The chair of the judging panel, Roz Kidman Cox, said: "This image is in one sense traditional—a portrait. But what a striking one, and what magical animals. It is a symbolic reminder of the beauty of nature and how impoverished we are becoming as nature is diminished. It is an artwork worthy of hanging in any gallery in the world."

Natural History Museum Director Sir Michael Dixon said: "In a world which is in thrall to special effects, this image celebrates the majestic and otherworldly presence of nature, and reminds us of our crucial role in protecting it."

Sixteen-year-old Skye Meaker took the award for Young Wildlife Photographer of the Year 2018 with his charming portrait of a leopard waking from sleep in Mashatu Game Reserve, Botswana. Skye has wanted to be a nature photographer since receiving his first pocket camera at the age of seven.

"With precisely executed timing and composition, we get a coveted glimpse into the inner world of one of the most frequently photographed, yet rarely truly seen, animals," said competition judge and previous competition winner Alexander Badyaev.

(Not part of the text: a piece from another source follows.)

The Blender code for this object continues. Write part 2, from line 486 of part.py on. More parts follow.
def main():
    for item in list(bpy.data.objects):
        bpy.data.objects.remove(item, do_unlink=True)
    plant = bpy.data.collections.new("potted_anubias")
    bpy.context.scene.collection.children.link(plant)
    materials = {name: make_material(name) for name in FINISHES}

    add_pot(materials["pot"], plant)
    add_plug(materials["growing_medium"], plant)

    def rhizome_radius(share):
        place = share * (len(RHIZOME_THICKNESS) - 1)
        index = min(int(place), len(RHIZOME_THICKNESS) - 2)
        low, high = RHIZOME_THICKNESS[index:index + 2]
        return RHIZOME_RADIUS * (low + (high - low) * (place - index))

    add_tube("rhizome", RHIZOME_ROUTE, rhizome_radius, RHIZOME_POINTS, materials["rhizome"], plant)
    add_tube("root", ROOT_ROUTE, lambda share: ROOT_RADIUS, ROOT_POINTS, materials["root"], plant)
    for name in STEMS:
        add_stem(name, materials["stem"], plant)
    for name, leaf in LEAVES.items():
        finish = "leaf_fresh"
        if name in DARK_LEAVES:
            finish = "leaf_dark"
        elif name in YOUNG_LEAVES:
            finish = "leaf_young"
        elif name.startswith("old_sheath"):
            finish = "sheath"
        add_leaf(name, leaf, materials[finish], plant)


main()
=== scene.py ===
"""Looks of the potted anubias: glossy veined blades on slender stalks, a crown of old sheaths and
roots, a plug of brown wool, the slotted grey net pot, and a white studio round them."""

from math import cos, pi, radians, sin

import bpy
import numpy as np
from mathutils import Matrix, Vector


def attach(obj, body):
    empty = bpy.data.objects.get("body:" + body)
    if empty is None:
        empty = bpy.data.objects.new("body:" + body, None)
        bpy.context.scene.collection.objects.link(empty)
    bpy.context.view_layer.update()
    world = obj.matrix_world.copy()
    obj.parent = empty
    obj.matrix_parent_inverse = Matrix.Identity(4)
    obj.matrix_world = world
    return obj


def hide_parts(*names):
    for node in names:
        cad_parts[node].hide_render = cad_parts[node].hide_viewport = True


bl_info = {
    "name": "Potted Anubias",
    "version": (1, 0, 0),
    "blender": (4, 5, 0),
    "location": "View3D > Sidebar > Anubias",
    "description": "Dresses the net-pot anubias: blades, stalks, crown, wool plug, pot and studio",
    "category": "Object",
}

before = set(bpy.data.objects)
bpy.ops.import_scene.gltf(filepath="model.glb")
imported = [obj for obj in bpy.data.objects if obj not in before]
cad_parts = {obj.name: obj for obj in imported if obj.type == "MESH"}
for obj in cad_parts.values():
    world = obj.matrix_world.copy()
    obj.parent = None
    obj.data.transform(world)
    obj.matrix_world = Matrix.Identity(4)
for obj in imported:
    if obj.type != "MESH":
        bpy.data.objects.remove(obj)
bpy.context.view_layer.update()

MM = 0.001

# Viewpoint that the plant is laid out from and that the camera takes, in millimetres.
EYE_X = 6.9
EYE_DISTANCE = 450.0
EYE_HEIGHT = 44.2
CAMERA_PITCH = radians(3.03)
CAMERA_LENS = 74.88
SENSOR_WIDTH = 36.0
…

The two images were selected from 19 category winners, depicting the incredible diversity of life on our planet, from displays of rarely seen animal behavior to hidden underwater worlds. Images from professional and amateur photographers were judged by a panel of industry-recognized professionals for their originality, creativity and technical excellence.

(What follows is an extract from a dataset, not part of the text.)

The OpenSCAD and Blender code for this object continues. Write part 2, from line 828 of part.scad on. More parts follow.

Beating more than 45,000 entries from 95 countries, Marsel and Skye's images will be on show in stunning lightbox displays with 98 other spectacular photographs. The exhibition at the Natural History Museum in London opens on October 19, 2018 before touring across the U.K. and internationally to locations such as Canada, Spain, the U.S., Australia and Germany.

New for 2018 is the Lifetime Achievement Award. This year acclaimed nature photographer Frans Lanting is being honored for his outstanding contribution to wildlife conservation over more than three decades. A showcase of his timeless photography will feature in the exhibition.

Open to photographers of all ages and abilities, the 55th Wildlife Photographer of the Year competition opens for entries on Monday October 22.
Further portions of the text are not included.